▼▼▼
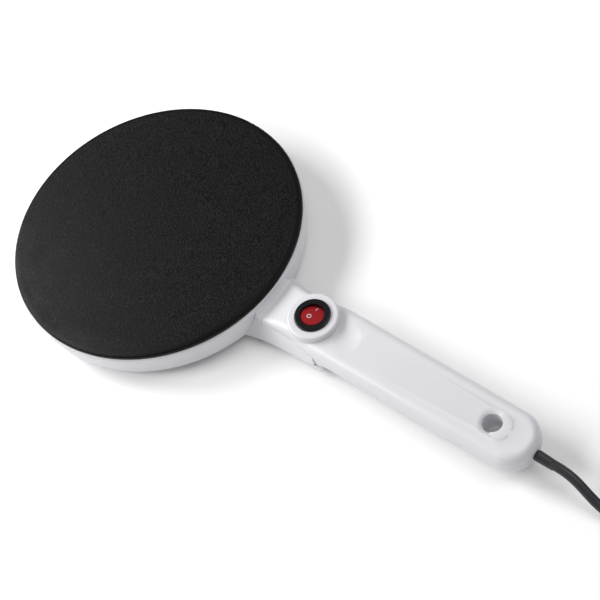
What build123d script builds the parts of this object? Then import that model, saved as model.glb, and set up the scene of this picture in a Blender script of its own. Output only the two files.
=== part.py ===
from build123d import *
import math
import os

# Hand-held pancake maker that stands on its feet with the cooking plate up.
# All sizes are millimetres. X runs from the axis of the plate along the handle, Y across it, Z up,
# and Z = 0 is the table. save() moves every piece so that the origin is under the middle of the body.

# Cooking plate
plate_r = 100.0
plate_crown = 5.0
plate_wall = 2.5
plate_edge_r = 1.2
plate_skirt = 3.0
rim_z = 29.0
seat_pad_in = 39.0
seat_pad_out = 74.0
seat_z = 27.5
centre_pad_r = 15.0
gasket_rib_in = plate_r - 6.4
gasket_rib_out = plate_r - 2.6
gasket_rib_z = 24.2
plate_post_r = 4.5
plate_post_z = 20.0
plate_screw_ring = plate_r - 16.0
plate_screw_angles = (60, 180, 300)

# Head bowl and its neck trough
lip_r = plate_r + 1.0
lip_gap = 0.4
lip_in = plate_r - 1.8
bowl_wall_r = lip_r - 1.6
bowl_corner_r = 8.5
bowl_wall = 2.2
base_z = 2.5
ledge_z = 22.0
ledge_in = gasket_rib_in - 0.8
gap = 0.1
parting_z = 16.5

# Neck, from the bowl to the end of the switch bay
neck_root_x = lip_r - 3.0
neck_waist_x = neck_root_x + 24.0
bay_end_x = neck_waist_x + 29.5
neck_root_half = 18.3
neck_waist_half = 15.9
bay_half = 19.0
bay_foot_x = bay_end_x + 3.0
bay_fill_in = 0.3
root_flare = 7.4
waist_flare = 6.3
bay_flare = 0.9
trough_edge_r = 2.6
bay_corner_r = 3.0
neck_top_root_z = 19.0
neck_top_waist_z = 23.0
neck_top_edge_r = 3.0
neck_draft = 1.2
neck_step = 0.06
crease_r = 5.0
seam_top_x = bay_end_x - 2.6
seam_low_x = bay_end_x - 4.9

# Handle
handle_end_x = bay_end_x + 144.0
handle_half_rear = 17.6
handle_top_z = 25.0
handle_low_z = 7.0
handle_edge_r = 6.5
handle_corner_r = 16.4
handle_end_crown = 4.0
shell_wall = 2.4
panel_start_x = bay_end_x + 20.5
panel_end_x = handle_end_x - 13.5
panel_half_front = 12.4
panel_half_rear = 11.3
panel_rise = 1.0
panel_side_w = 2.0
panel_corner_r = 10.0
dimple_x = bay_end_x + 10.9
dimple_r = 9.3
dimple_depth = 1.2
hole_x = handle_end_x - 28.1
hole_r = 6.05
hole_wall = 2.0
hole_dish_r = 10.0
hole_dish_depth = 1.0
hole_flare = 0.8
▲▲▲
*What is needed*. Compute the number of lines above that contain the string "import". Reply with that value only.

*Expected output*. 4